The transaction essentially achieves the same result as a straight divestiture of PPG's chlor-alkali business, but without the heavy tax burden. PPG will receive $900m in cash in the deal along with Georgia Gulf shares valued at $1.0bn as of its stock price on 18 July.
PPG sheds debt of $95m, environmental liabilities along with pension assets and liabilities, and other post-employment liabilities associated with the business. The deal, which will create an integrated vinyls company with around $5bn in sales, is expected to be completed in late 2012 or early 2013.
"This is a great transaction for both sides. PPG has always viewed the chlor-alkali assets as a non-core business and it's been available for years," says Zachariades.

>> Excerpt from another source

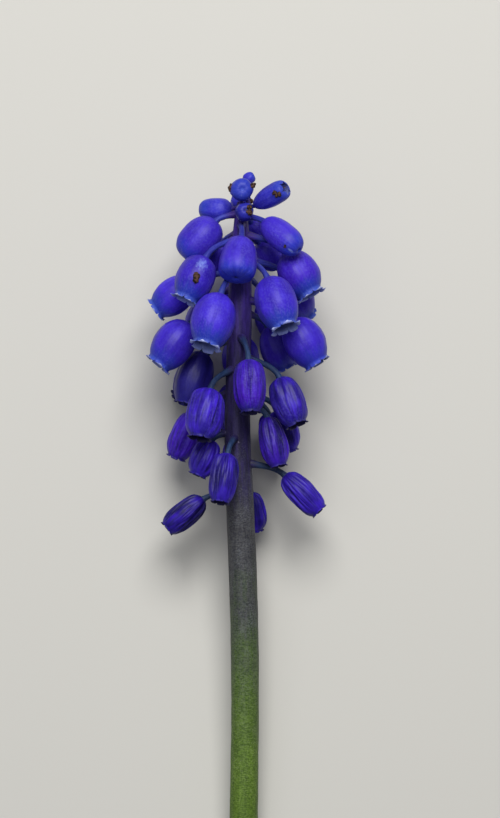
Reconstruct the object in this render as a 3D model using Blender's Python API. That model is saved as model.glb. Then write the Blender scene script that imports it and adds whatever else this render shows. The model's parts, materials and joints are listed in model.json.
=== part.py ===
"""A grape hyacinth, cut and laid on its back: one flower stem with its head of small hanging bells.

The flower is worked out as it grew, in a plant frame: X to its right, Y up the stem from the cut and
Z towards its front. An empty then lays it down, so that Y runs along the surface towards the tip. It
rests on the lower edge of its cut end and on bells at the back of the head, all of them at z = 0.
"""
import math
from collections import namedtuple

import bmesh
import bpy
import numpy as np
from mathutils import Matrix, Vector

MM = 0.001

# The stem from its cut to its tip: height above the cut, drift to the right, radius, in millimetres
STEM_COURSE = (
    (0.0, 0.10, 1.44),
    (12.0, 0.25, 1.43),
    (22.0, 0.40, 1.41),
    (32.0, 0.50, 1.38),
    (41.0, 0.38, 1.40),
    (50.0, 0.05, 1.40),
    (56.0, -0.20, 1.33),
    (60.0, -0.25, 1.26),
    (70.0, -0.05, 1.22),
    (76.0, 0.08, 1.00),
    (79.5, 0.10, 0.72),
    (81.6, 0.12, 0.40),
)
STEM_SIDES = 12
STEM_RINGS = 17
RING_CROWDING = 1.25  # above 1, the stem's rings stand closer together towards its tip
LAID_TILT = math.radians(6.0)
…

A sale of the PPG chlor-alkali assets posed three obstacles - price, environmental exposure and tax leakage, notes the banker. "The way PPG is doing the deal solves all these problems. It is getting a reasonable price at around 5 times EBITDA [earnings before interest, tax, depreciation and amortisation], probably transferring most of its environmental exposure and avoiding taxes," says Zachariades.
"For Georgia Gulf, it adds upstream chlor-alkali capacity and grows its businesses substantially, while not over leveraging its balance sheet," he adds.
The deal follows another transaction in the chlor-alkali sector - US-based Olin's acquisition of US producer and distributor KA Steel for $328m, also announced in July. "The Olin deal on its merits also makes a ton of sense, as KA Steel is already a big distributor for Olin," says the financial community source.
For potential sellers in today's M&A market, it's not a bad time to explore options. Acquisition multiples for specialty chemical assets in particular have held up well.
"Completed specialty chemical multiples have been at a very high level - higher than last year," notes Allan Benton, vice chairman and head of the chemical industry practice at US-based investment bank Scott-Macon.
"Multiples have held up. Strategics have strong balance sheets and lending rates are low," says Benton.